• Problem description:
The data below is to be returned in full and exactly.

◇ ◇ ◇ ◇ ◇

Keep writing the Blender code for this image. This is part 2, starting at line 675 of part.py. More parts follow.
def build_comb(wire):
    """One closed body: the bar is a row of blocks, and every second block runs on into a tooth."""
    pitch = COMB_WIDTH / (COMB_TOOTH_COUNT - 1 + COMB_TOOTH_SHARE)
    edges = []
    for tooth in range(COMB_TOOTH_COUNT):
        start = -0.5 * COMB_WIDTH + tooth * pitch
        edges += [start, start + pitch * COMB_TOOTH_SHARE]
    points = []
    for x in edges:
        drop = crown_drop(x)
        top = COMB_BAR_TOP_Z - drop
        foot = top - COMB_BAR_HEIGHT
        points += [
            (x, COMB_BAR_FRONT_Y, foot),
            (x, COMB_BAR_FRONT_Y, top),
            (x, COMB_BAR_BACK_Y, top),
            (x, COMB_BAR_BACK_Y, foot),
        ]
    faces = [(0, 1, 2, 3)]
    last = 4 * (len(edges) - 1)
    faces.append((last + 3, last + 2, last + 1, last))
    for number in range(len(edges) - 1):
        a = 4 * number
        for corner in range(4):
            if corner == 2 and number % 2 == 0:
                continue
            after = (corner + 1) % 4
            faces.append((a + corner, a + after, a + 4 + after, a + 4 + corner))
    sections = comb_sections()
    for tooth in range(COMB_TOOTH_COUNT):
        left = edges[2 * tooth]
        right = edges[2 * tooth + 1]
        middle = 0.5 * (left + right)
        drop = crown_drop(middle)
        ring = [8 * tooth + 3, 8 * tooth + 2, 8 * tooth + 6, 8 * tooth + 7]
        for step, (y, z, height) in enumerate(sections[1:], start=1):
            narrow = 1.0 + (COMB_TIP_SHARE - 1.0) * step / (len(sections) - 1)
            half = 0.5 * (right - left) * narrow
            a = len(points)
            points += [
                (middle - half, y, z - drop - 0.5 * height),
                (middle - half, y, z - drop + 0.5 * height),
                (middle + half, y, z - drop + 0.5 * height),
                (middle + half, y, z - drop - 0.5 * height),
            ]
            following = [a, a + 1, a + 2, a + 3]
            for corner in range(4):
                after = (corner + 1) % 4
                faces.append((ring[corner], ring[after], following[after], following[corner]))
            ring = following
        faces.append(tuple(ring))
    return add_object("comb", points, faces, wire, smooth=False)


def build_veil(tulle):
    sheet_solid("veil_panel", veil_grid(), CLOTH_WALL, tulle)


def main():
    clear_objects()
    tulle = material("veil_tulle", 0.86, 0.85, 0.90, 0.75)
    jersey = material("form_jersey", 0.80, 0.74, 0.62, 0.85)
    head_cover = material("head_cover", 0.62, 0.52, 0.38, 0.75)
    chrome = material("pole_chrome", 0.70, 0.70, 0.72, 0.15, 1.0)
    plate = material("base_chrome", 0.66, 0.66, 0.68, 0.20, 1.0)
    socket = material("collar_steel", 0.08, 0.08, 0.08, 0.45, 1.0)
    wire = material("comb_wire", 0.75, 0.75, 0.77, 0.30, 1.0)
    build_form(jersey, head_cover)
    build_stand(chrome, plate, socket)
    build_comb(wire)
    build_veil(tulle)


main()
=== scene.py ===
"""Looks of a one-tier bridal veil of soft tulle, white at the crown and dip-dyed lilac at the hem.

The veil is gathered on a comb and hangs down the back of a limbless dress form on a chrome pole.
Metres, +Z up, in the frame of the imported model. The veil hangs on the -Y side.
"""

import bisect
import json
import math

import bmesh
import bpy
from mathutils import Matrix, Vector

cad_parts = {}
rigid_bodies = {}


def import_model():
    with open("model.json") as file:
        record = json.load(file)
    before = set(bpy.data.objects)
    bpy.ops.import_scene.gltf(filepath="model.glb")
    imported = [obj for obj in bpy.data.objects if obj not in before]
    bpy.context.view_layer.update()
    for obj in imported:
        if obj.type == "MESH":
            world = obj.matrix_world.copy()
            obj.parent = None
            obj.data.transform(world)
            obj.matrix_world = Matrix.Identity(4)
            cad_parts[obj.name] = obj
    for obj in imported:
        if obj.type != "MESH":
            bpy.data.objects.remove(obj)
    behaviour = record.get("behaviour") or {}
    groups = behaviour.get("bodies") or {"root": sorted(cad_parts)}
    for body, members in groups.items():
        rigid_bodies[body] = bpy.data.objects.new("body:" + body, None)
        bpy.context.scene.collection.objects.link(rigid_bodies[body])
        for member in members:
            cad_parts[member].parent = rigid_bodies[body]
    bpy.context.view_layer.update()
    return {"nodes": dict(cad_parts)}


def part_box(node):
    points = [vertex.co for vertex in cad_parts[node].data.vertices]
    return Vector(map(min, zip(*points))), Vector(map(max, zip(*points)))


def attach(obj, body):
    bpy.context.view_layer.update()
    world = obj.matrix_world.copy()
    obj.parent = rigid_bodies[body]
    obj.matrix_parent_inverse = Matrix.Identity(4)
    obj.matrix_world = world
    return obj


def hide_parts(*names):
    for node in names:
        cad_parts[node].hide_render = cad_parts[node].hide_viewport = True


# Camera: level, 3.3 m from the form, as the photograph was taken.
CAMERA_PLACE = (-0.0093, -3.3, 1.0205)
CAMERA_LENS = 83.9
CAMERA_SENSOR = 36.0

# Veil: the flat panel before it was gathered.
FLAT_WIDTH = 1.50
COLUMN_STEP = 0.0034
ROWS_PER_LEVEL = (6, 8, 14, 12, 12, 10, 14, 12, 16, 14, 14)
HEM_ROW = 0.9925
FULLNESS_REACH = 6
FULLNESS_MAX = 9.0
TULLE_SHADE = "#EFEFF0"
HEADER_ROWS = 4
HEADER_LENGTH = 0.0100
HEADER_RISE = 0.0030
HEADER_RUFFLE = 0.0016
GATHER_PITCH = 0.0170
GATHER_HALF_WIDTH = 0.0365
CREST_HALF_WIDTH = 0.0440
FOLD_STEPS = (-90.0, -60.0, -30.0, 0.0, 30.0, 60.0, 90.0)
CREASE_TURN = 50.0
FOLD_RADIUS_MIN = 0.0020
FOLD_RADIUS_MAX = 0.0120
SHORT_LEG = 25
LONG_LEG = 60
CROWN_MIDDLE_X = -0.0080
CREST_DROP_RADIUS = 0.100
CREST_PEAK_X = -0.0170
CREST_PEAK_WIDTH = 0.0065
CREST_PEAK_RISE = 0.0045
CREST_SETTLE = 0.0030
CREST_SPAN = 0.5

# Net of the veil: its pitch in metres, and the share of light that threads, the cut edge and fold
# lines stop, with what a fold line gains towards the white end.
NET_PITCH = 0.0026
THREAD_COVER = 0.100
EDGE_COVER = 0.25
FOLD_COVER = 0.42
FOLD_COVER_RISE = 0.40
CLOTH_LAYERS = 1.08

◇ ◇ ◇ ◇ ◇

• Output for this exercise:
Keep writing the Blender code for this image. This is part 2, starting at line 675 of part.py. More parts follow.
def build_comb(wire):
    """One closed body: the bar is a row of blocks, and every second block runs on into a tooth."""
    pitch = COMB_WIDTH / (COMB_TOOTH_COUNT - 1 + COMB_TOOTH_SHARE)
    edges = []
    for tooth in range(COMB_TOOTH_COUNT):
        start = -0.5 * COMB_WIDTH + tooth * pitch
        edges += [start, start + pitch * COMB_TOOTH_SHARE]
    points = []
    for x in edges:
        drop = crown_drop(x)
        top = COMB_BAR_TOP_Z - drop
        foot = top - COMB_BAR_HEIGHT
        points += [
            (x, COMB_BAR_FRONT_Y, foot),
            (x, COMB_BAR_FRONT_Y, top),
            (x, COMB_BAR_BACK_Y, top),
            (x, COMB_BAR_BACK_Y, foot),
        ]
    faces = [(0, 1, 2, 3)]
    last = 4 * (len(edges) - 1)
    faces.append((last + 3, last + 2, last + 1, last))
    for number in range(len(edges) - 1):
        a = 4 * number
        for corner in range(4):
            if corner == 2 and number % 2 == 0:
                continue
            after = (corner + 1) % 4
            faces.append((a + corner, a + after, a + 4 + after, a + 4 + corner))
    sections = comb_sections()
    for tooth in range(COMB_TOOTH_COUNT):
        left = edges[2 * tooth]
        right = edges[2 * tooth + 1]
        middle = 0.5 * (left + right)
        drop = crown_drop(middle)
        ring = [8 * tooth + 3, 8 * tooth + 2, 8 * tooth + 6, 8 * tooth + 7]
        for step, (y, z, height) in enumerate(sections[1:], start=1):
            narrow = 1.0 + (COMB_TIP_SHARE - 1.0) * step / (len(sections) - 1)
            half = 0.5 * (right - left) * narrow
            a = len(points)
            points += [
                (middle - half, y, z - drop - 0.5 * height),
                (middle - half, y, z - drop + 0.5 * height),
                (middle + half, y, z - drop + 0.5 * height),
                (middle + half, y, z - drop - 0.5 * height),
            ]
            following = [a, a + 1, a + 2, a + 3]
            for corner in range(4):
                after = (corner + 1) % 4
                faces.append((ring[corner], ring[after], following[after], following[corner]))
            ring = following
        faces.append(tuple(ring))
    return add_object("comb", points, faces, wire, smooth=False)


def build_veil(tulle):
    sheet_solid("veil_panel", veil_grid(), CLOTH_WALL, tulle)


def main():
    clear_objects()
    tulle = material("veil_tulle", 0.86, 0.85, 0.90, 0.75)
    jersey = material("form_jersey", 0.80, 0.74, 0.62, 0.85)
    head_cover = material("head_cover", 0.62, 0.52, 0.38, 0.75)
    chrome = material("pole_chrome", 0.70, 0.70, 0.72, 0.15, 1.0)
    plate = material("base_chrome", 0.66, 0.66, 0.68, 0.20, 1.0)
    socket = material("collar_steel", 0.08, 0.08, 0.08, 0.45, 1.0)
    wire = material("comb_wire", 0.75, 0.75, 0.77, 0.30, 1.0)
    build_form(jersey, head_cover)
    build_stand(chrome, plate, socket)
    build_comb(wire)
    build_veil(tulle)


main()
=== scene.py ===
"""Looks of a one-tier bridal veil of soft tulle, white at the crown and dip-dyed lilac at the hem.

The veil is gathered on a comb and hangs down the back of a limbless dress form on a chrome pole.
Metres, +Z up, in the frame of the imported model. The veil hangs on the -Y side.
"""

import bisect
import json
import math

import bmesh
import bpy
from mathutils import Matrix, Vector

cad_parts = {}
rigid_bodies = {}


def import_model():
    with open("model.json") as file:
        record = json.load(file)
    before = set(bpy.data.objects)
    bpy.ops.import_scene.gltf(filepath="model.glb")
    imported = [obj for obj in bpy.data.objects if obj not in before]
    bpy.context.view_layer.update()
    for obj in imported:
        if obj.type == "MESH":
            world = obj.matrix_world.copy()
            obj.parent = None
            obj.data.transform(world)
            obj.matrix_world = Matrix.Identity(4)
            cad_parts[obj.name] = obj
    for obj in imported:
        if obj.type != "MESH":
            bpy.data.objects.remove(obj)
    behaviour = record.get("behaviour") or {}
    groups = behaviour.get("bodies") or {"root": sorted(cad_parts)}
    for body, members in groups.items():
        rigid_bodies[body] = bpy.data.objects.new("body:" + body, None)
        bpy.context.scene.collection.objects.link(rigid_bodies[body])
        for member in members:
            cad_parts[member].parent = rigid_bodies[body]
    bpy.context.view_layer.update()
    return {"nodes": dict(cad_parts)}


def part_box(node):
    points = [vertex.co for vertex in cad_parts[node].data.vertices]
    return Vector(map(min, zip(*points))), Vector(map(max, zip(*points)))


def attach(obj, body):
    bpy.context.view_layer.update()
    world = obj.matrix_world.copy()
    obj.parent = rigid_bodies[body]
    obj.matrix_parent_inverse = Matrix.Identity(4)
    obj.matrix_world = world
    return obj


def hide_parts(*names):
    for node in names:
        cad_parts[node].hide_render = cad_parts[node].hide_viewport = True


# Camera: level, 3.3 m from the form, as the photograph was taken.
CAMERA_PLACE = (-0.0093, -3.3, 1.0205)
CAMERA_LENS = 83.9
CAMERA_SENSOR = 36.0

# Veil: the flat panel before it was gathered.
FLAT_WIDTH = 1.50
COLUMN_STEP = 0.0034
ROWS_PER_LEVEL = (6, 8, 14, 12, 12, 10, 14, 12, 16, 14, 14)
HEM_ROW = 0.9925
FULLNESS_REACH = 6
FULLNESS_MAX = 9.0
TULLE_SHADE = "#EFEFF0"
HEADER_ROWS = 4
HEADER_LENGTH = 0.0100
HEADER_RISE = 0.0030
HEADER_RUFFLE = 0.0016
GATHER_PITCH = 0.0170
GATHER_HALF_WIDTH = 0.0365
CREST_HALF_WIDTH = 0.0440
FOLD_STEPS = (-90.0, -60.0, -30.0, 0.0, 30.0, 60.0, 90.0)
CREASE_TURN = 50.0
FOLD_RADIUS_MIN = 0.0020
FOLD_RADIUS_MAX = 0.0120
SHORT_LEG = 25
LONG_LEG = 60
CROWN_MIDDLE_X = -0.0080
CREST_DROP_RADIUS = 0.100
CREST_PEAK_X = -0.0170
CREST_PEAK_WIDTH = 0.0065
CREST_PEAK_RISE = 0.0045
CREST_SETTLE = 0.0030
CREST_SPAN = 0.5

# Net of the veil: its pitch in metres, and the share of light that threads, the cut edge and fold
# lines stop, with what a fold line gains towards the white end.
NET_PITCH = 0.0026
THREAD_COVER = 0.100
EDGE_COVER = 0.25
FOLD_COVER = 0.42
FOLD_COVER_RISE = 0.40
CLOTH_LAYERS = 1.08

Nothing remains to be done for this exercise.